§ Task requirements: Write every line of the material out exactly as shown.

§ Data extract:
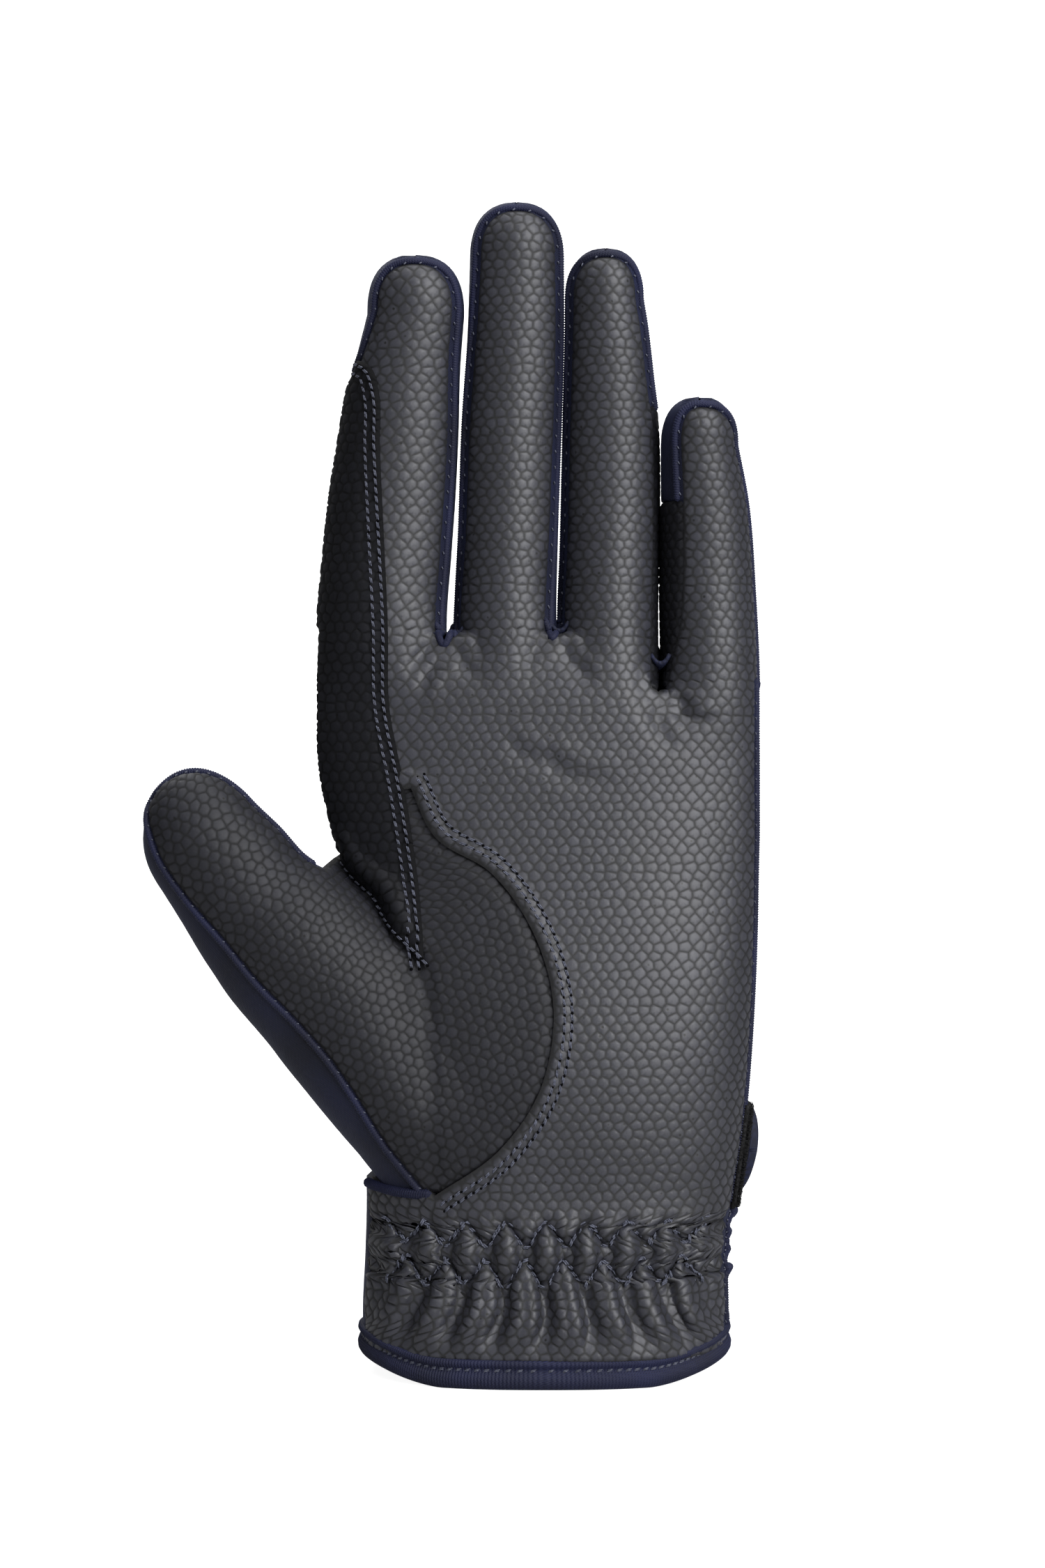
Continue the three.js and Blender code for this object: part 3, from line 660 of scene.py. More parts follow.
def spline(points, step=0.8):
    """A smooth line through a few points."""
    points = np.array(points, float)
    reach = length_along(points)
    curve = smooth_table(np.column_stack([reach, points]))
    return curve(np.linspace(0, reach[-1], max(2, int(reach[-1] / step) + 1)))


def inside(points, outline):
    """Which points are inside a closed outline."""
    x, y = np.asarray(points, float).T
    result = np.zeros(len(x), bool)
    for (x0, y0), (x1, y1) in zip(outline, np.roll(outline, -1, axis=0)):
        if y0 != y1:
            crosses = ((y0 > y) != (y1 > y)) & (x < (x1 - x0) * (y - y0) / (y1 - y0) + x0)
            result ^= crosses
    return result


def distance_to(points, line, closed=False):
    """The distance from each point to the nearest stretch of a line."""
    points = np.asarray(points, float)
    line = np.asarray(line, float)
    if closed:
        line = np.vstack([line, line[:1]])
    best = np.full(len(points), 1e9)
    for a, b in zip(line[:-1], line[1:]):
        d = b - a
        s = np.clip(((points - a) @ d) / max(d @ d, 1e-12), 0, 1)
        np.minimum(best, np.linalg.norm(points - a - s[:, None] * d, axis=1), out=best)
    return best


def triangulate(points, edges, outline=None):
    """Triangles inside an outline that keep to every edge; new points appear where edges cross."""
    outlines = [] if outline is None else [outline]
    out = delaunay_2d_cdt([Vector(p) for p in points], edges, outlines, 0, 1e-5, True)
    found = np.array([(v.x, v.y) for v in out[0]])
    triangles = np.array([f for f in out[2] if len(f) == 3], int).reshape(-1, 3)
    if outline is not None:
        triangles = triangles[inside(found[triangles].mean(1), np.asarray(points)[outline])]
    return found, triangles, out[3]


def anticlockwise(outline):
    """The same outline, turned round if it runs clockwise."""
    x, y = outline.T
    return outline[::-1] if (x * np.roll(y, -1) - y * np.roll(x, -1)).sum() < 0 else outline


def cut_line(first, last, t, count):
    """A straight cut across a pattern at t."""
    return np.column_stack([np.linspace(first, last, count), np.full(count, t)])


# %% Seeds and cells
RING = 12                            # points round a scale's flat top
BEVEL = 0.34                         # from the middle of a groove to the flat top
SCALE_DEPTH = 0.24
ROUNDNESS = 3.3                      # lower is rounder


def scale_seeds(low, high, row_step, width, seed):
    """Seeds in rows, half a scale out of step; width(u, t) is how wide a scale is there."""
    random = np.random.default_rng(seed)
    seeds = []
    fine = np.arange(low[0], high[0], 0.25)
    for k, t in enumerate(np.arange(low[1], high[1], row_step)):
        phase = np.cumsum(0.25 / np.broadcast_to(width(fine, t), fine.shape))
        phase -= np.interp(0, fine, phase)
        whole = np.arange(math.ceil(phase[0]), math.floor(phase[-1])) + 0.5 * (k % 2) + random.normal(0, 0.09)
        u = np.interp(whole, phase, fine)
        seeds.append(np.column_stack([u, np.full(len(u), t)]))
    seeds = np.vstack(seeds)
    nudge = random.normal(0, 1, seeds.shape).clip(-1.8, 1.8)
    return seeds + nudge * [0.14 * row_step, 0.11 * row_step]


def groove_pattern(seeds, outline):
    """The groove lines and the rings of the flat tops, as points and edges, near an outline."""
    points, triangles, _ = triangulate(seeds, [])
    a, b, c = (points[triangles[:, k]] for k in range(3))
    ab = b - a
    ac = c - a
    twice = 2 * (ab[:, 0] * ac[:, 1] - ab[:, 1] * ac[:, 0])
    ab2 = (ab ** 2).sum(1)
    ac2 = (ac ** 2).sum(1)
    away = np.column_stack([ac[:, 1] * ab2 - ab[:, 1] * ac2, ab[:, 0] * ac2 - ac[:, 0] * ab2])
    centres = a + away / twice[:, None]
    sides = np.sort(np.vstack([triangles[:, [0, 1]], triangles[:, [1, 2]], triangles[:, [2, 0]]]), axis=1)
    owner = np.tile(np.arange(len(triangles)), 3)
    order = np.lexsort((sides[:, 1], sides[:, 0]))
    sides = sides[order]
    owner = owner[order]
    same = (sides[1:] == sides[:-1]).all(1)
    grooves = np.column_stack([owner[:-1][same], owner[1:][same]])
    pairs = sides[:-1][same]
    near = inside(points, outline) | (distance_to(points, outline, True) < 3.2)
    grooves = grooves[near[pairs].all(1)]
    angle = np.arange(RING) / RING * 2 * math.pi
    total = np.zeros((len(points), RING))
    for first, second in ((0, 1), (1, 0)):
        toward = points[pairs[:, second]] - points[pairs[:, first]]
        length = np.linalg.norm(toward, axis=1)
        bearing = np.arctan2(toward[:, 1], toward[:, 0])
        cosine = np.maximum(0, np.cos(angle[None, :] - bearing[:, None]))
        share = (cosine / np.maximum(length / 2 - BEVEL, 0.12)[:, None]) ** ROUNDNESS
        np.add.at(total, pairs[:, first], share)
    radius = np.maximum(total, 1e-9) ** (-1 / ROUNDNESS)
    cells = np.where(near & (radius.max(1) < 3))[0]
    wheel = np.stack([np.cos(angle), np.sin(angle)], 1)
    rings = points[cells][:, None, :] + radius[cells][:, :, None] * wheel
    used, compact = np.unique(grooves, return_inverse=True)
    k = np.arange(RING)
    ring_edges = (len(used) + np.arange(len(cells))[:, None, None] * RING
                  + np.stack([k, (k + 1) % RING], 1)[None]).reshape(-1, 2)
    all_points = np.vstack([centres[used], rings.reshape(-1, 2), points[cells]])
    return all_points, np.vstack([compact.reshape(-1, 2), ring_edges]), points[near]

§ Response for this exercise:
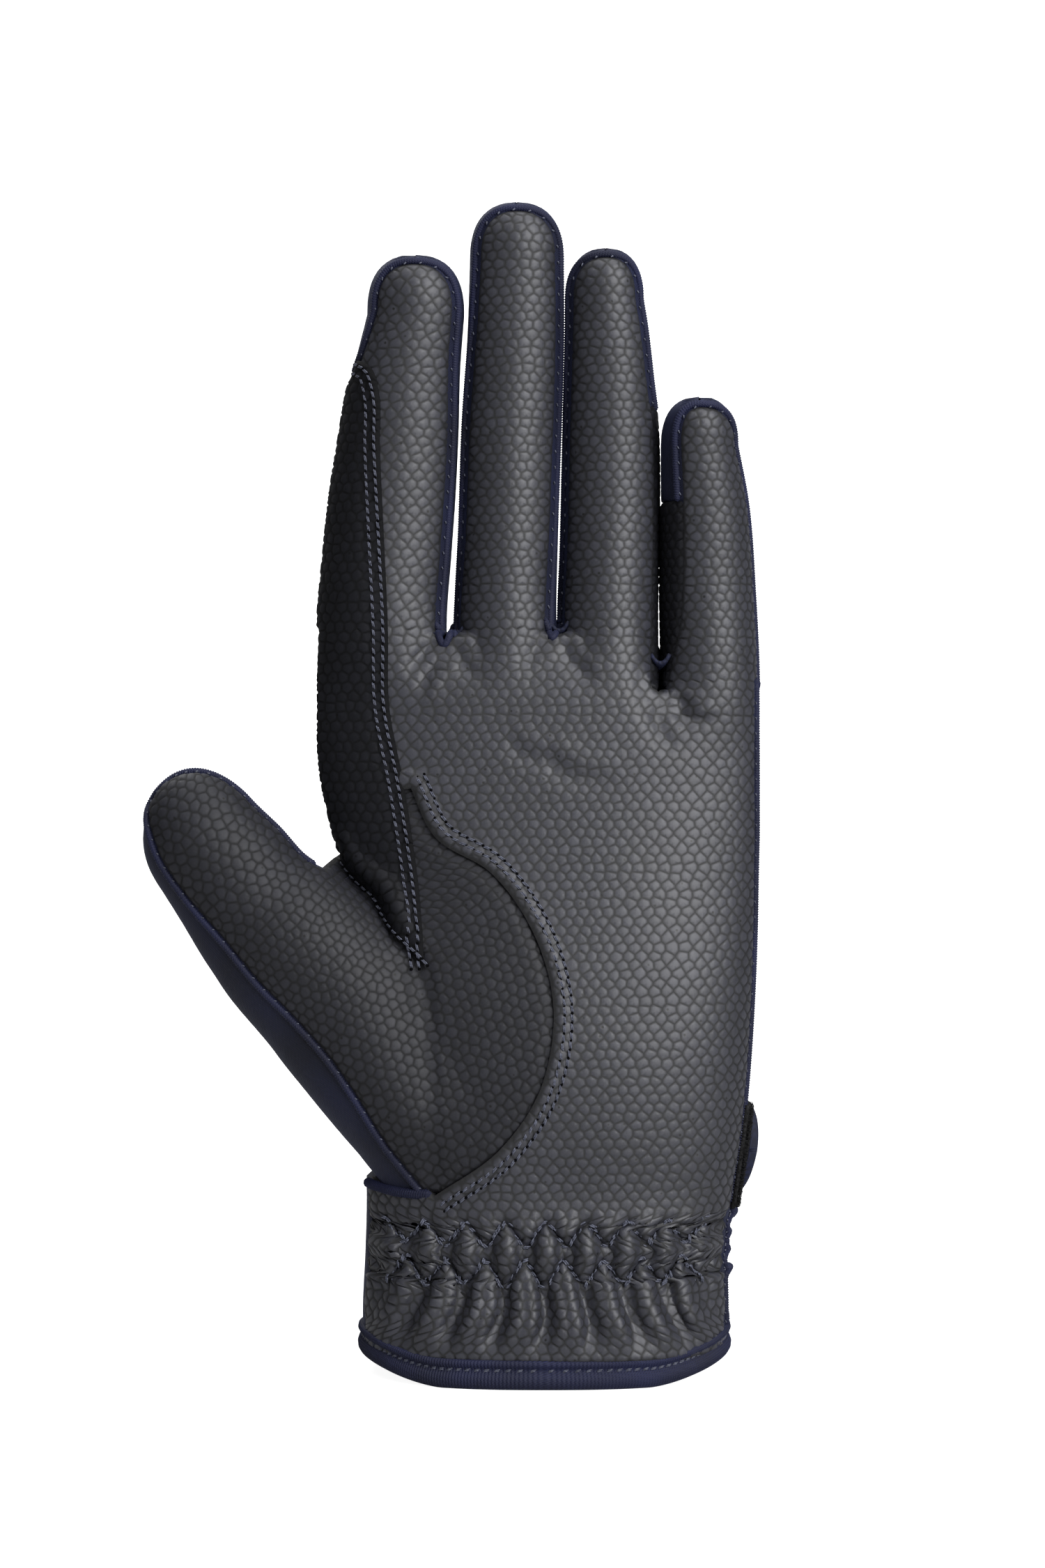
Continue the three.js and Blender code for this object: part 3, from line 660 of scene.py. More parts follow.
def spline(points, step=0.8):
    """A smooth line through a few points."""
    points = np.array(points, float)
    reach = length_along(points)
    curve = smooth_table(np.column_stack([reach, points]))
    return curve(np.linspace(0, reach[-1], max(2, int(reach[-1] / step) + 1)))


def inside(points, outline):
    """Which points are inside a closed outline."""
    x, y = np.asarray(points, float).T
    result = np.zeros(len(x), bool)
    for (x0, y0), (x1, y1) in zip(outline, np.roll(outline, -1, axis=0)):
        if y0 != y1:
            crosses = ((y0 > y) != (y1 > y)) & (x < (x1 - x0) * (y - y0) / (y1 - y0) + x0)
            result ^= crosses
    return result


def distance_to(points, line, closed=False):
    """The distance from each point to the nearest stretch of a line."""
    points = np.asarray(points, float)
    line = np.asarray(line, float)
    if closed:
        line = np.vstack([line, line[:1]])
    best = np.full(len(points), 1e9)
    for a, b in zip(line[:-1], line[1:]):
        d = b - a
        s = np.clip(((points - a) @ d) / max(d @ d, 1e-12), 0, 1)
        np.minimum(best, np.linalg.norm(points - a - s[:, None] * d, axis=1), out=best)
    return best


def triangulate(points, edges, outline=None):
    """Triangles inside an outline that keep to every edge; new points appear where edges cross."""
    outlines = [] if outline is None else [outline]
    out = delaunay_2d_cdt([Vector(p) for p in points], edges, outlines, 0, 1e-5, True)
    found = np.array([(v.x, v.y) for v in out[0]])
    triangles = np.array([f for f in out[2] if len(f) == 3], int).reshape(-1, 3)
    if outline is not None:
        triangles = triangles[inside(found[triangles].mean(1), np.asarray(points)[outline])]
    return found, triangles, out[3]


def anticlockwise(outline):
    """The same outline, turned round if it runs clockwise."""
    x, y = outline.T
    return outline[::-1] if (x * np.roll(y, -1) - y * np.roll(x, -1)).sum() < 0 else outline


def cut_line(first, last, t, count):
    """A straight cut across a pattern at t."""
    return np.column_stack([np.linspace(first, last, count), np.full(count, t)])


# %% Seeds and cells
RING = 12                            # points round a scale's flat top
BEVEL = 0.34                         # from the middle of a groove to the flat top
SCALE_DEPTH = 0.24
ROUNDNESS = 3.3                      # lower is rounder


def scale_seeds(low, high, row_step, width, seed):
    """Seeds in rows, half a scale out of step; width(u, t) is how wide a scale is there."""
    random = np.random.default_rng(seed)
    seeds = []
    fine = np.arange(low[0], high[0], 0.25)
    for k, t in enumerate(np.arange(low[1], high[1], row_step)):
        phase = np.cumsum(0.25 / np.broadcast_to(width(fine, t), fine.shape))
        phase -= np.interp(0, fine, phase)
        whole = np.arange(math.ceil(phase[0]), math.floor(phase[-1])) + 0.5 * (k % 2) + random.normal(0, 0.09)
        u = np.interp(whole, phase, fine)
        seeds.append(np.column_stack([u, np.full(len(u), t)]))
    seeds = np.vstack(seeds)
    nudge = random.normal(0, 1, seeds.shape).clip(-1.8, 1.8)
    return seeds + nudge * [0.14 * row_step, 0.11 * row_step]


def groove_pattern(seeds, outline):
    """The groove lines and the rings of the flat tops, as points and edges, near an outline."""
    points, triangles, _ = triangulate(seeds, [])
    a, b, c = (points[triangles[:, k]] for k in range(3))
    ab = b - a
    ac = c - a
    twice = 2 * (ab[:, 0] * ac[:, 1] - ab[:, 1] * ac[:, 0])
    ab2 = (ab ** 2).sum(1)
    ac2 = (ac ** 2).sum(1)
    away = np.column_stack([ac[:, 1] * ab2 - ab[:, 1] * ac2, ab[:, 0] * ac2 - ac[:, 0] * ab2])
    centres = a + away / twice[:, None]
    sides = np.sort(np.vstack([triangles[:, [0, 1]], triangles[:, [1, 2]], triangles[:, [2, 0]]]), axis=1)
    owner = np.tile(np.arange(len(triangles)), 3)
    order = np.lexsort((sides[:, 1], sides[:, 0]))
    sides = sides[order]
    owner = owner[order]
    same = (sides[1:] == sides[:-1]).all(1)
    grooves = np.column_stack([owner[:-1][same], owner[1:][same]])
    pairs = sides[:-1][same]
    near = inside(points, outline) | (distance_to(points, outline, True) < 3.2)
    grooves = grooves[near[pairs].all(1)]
    angle = np.arange(RING) / RING * 2 * math.pi
    total = np.zeros((len(points), RING))
    for first, second in ((0, 1), (1, 0)):
        toward = points[pairs[:, second]] - points[pairs[:, first]]
        length = np.linalg.norm(toward, axis=1)
        bearing = np.arctan2(toward[:, 1], toward[:, 0])
        cosine = np.maximum(0, np.cos(angle[None, :] - bearing[:, None]))
        share = (cosine / np.maximum(length / 2 - BEVEL, 0.12)[:, None]) ** ROUNDNESS
        np.add.at(total, pairs[:, first], share)
    radius = np.maximum(total, 1e-9) ** (-1 / ROUNDNESS)
    cells = np.where(near & (radius.max(1) < 3))[0]
    wheel = np.stack([np.cos(angle), np.sin(angle)], 1)
    rings = points[cells][:, None, :] + radius[cells][:, :, None] * wheel
    used, compact = np.unique(grooves, return_inverse=True)
    k = np.arange(RING)
    ring_edges = (len(used) + np.arange(len(cells))[:, None, None] * RING
                  + np.stack([k, (k + 1) % RING], 1)[None]).reshape(-1, 2)
    all_points = np.vstack([centres[used], rings.reshape(-1, 2), points[cells]])
    return all_points, np.vstack([compact.reshape(-1, 2), ring_edges]), points[near]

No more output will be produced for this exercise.